Day 4 of the murder trial in which Matthew Brown is charged with murder of Neil Decker continued with testimony from HCSO Sgt. Diana Freese. She had started her testimony on Thursday, February 5, briefly before court adjourned at noon. She resumed her testimony yesterday morning. It was brief again and interrupted because Dr. Mark Super, an out of county forensic pathologist, gave his testimony.
Sgt. Freese had testified about arriving on scene, securing evidence, talking to some witnesses and right before Dr. Super took the stand, DDA Kelly Neel was about to play two interviews where the suspect in Decker's murder Matthew Brown spoke to Sgt. Freese and Detective Sam Williams.
Dr. Super's testified that Decker died of "a single shotgun wound to the chest" and no other injury. The jury saw a photo of Decker's wound which was "on the left chest above the left nipple."
When this photo was shown, Mr. Greg Elvine-Kreiss, who is Brown's attorney turend to Brown in court and asked, "Are you allright?" Brown responded, "yeah"
Dr. Super testified that "the end of the gun at the time the victim was shot was almost straight but slightly upward and to the left."
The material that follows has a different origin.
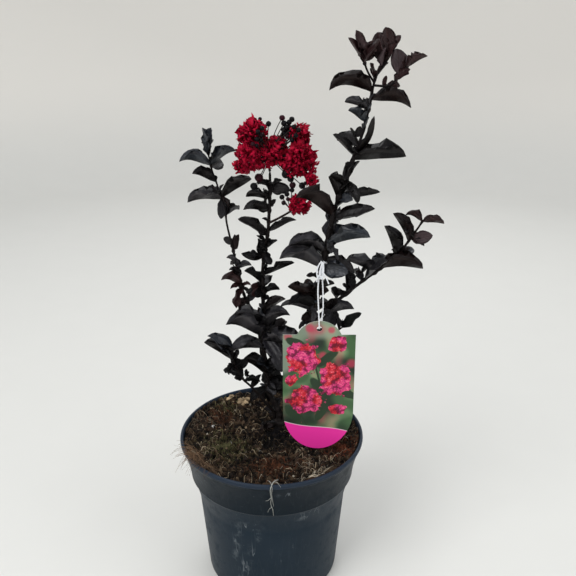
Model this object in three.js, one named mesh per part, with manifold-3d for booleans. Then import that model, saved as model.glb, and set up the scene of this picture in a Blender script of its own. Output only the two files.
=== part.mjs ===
// A young crape myrtle in a nursery pot: stems, leafy shoots, blossom, a hang tag and its string.
// Millimetres, +Z up, the front looks along -Y. The origin is the middle of the pot's flat underside.

import * as THREE from 'three';
import { mergeVertices } from 'three/addons/utils/BufferGeometryUtils.js';
import Module from 'manifold-3d';

const wasm = await Module();
wasm.setup();

// ---- Driving dimensions -------------------------------------------------------------------------

const GAP = 0.3; // left between pieces that touch
const FINEST_FACE = 0.15;

const POT_HEIGHT = 160;
const POT_RIM_R = 95;
const POT_FOOT_R = 69.5;
const POT_WAIST_R = 77; // top of the straight wall, under the shoulder
const POT_WAIST_Z = 91;
const POT_COLLAR_R = 84.5; // foot of the flared collar
const POT_COLLAR_Z = 118;
const POT_LIP_DEPTH = 6;
const POT_LIP_WIDTH = 3;
const POT_WALL = 2;
const POT_FLOOR = 3;
const POT_FOOT_ROUND = 2;
const POT_FACETS = 40;
const DRAIN_COUNT = 8;
const DRAIN_RING_R = 50;
const DRAIN_R = 5;

const SOIL_TOP = 152;
const SOIL_FLAT_R = 60;
const SOIL_EDGE_DROP = 2;

const STUMP_AT = [10.5, 18.5];
const STUMP_TOP = 163;
const STUMP_R = 9.5;
const STUMP_FLARE = 3; // how much wider the root flare is than the stump above it

const STEM_SIDES = 7;
const TWIG_SIDES = 5;

const LEAF_STEPS = 4;
const LEAF_FOOT_WIDTH = 1.4;
const LEAF_TIP_WIDTH = 0.5;
const LEAF_FOOT_THICKNESS = 1.6;
const LEAF_TIP_THICKNESS = 0.6;

// Leaf kinds: how far each half folds up, how far the face leans to the front, width over length.
const TROUGH = { fold: 58, lean: 6, width: 0.66 };
const NARROW = { fold: 55, lean: 4, width: 0.38 };
const FACING = { fold: 18, lean: 58, width: 0.58 };
const HALF = { fold: 38, lean: 30, width: 0.5 };
const SHUT = { fold: 70, lean: 0, width: 0.4 };
const FLAT = { fold: 16, lean: 0, width: 0.66 };
const EXTRA_KINDS = [TROUGH, TROUGH, HALF, FACING];

const ROOM_BETWEEN_MASSES = 7.5; // from a test point of one mass to a test point of another
const ROOM_IN_MASS = 4;
const ROOT_TEST_POINTS = 3; // the row of test points at a leaf's root, which claims no room
const FIRST_SEED = 7;

const FLOWER_POINTS = 12;
const FLOWER_BACK = 0.4; // from the lobe's centre to a flower's back, over the lobe's radius
const FLOWER_THROAT = 0.64; // and to its throat
const FLOWER_SPREAD = 0.82; // share of the flower's room on the lobe that it fills
const WIDEST_FLOWER = 52; // degrees from a flower's axis to its rim, seen from the lobe's centre
const FLOWER_NOTCH = 0.74; // share of the width at the notches between petals
const FLOWER_RUFFLE = 0.07; // rise and fall of the rim, over the lobe's radius
const HUB_R = 2.2; // bud-like middle of a lobe, where its flowers join
const BUD_R = 2.4;
const PEDICEL_R = 0.6;
const GOLDEN_TURN = Math.PI * (3 - Math.sqrt(5));

const TAG_X = 46.5;
const TAG_Y = -32;
const TAG_HALF_WIDTH = 34.5;
const TAG_THICKNESS = 0.8;
const TAG_BOTTOM_Z = 159;
const TAG_ROUND_Z = 202; // where the straight sides turn into the round bottom
const TAG_SHOULDER_Z = 284;
const TAG_TOP_Z = 298;
const TAG_TAB_HALF_WIDTH = 21;
const TAG_HOLE_Z = 290;
const TAG_HOLE_R = 2.6;

const STRING_R = 0.7;
const STRING_LOOP_R = 4.3;
const STRING_LOOP_TILT = 35;
const KNOT_R = 1.9;

const point = (x, y, z) => new THREE.Vector3(x, y, z);

// ---- Stems ----------------------------------------------------------------------------------------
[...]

Toxicology results were done on Decker for controlled substances and "his blood was positive for meth." Dr. Super said measuring how much meth was in the deceased's blood cannot be done accurately. He also said Decker's heart was enlarged.
On cross, Dr. Super said that he could not make any "definitive conclusions about where the shooter or the victim were standing" and when asked by Mr. Elvine-Kreiss if it was possible that the victim could be lunging towards the shooter, Dr. Super said, "it's possible."
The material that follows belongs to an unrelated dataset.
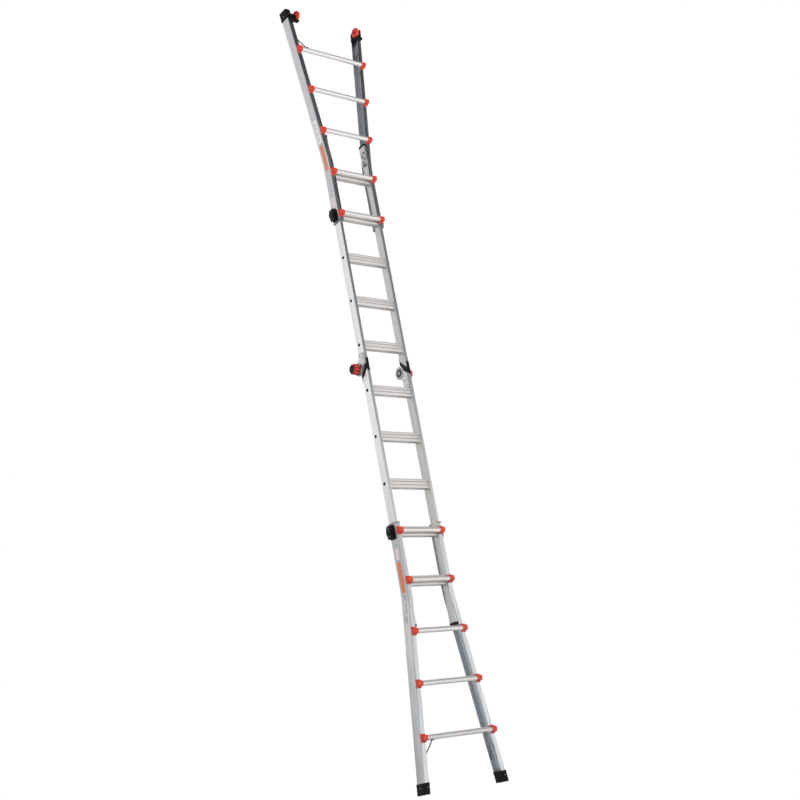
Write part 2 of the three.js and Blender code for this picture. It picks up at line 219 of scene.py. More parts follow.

Mr. Elvine-Kreiss and Dr. Super went at it about the 1.4 litres of meth found in Decker's blood ad what the levels meant. Mr. Elvine-Kreiss said that was high according to the range on Central Valley Toxicology that did the report, Dr. Super disagreed. He thought this was a medium range. Mr. Elvine-Kreiss tried to question Dr. Super about aggression and meth. Dr. Super deflected Mr. Elvine-Kreiss' questions. He got defensive in his responses. When Mr. Elvine-Kreiss asked him, if he had heard of the DSM and "meth psychosis" and Dr. Super said, "I am not a psychologist."
Mr. Elvine-Kreiss asked him if he was familiar with the DSM and meth psychosis and Dr. Super said, "it exists." Dr. Super then went on to say tolerance had a lot to do with how a person would react and "lot of illegal drugs were initially developed for medicinal use."
To which Mr. Elvine-Kreiss responded, "So you have an opinion but you have no knowledge about effective levels of meth?"
Dr. Super snapped back," By the nature of my practice, my patients are dead so they do not exihibit psychosis."
"In 10,000 autopsies you have conducted, did people die of meth psychosis," asked Mr. Elvine-Kreiss.
"Yes," said Dr. Super. "But I did not make a diagnosis. I do an autopsy so I make a determination whether meth killed them or not, not if they are psychotic."
In previous testimony, Brown's girlfriend at the time of the alleged shooting said that Brown had done meth earlier that day. All witnesses who knew both testified that all of them regularly did meth.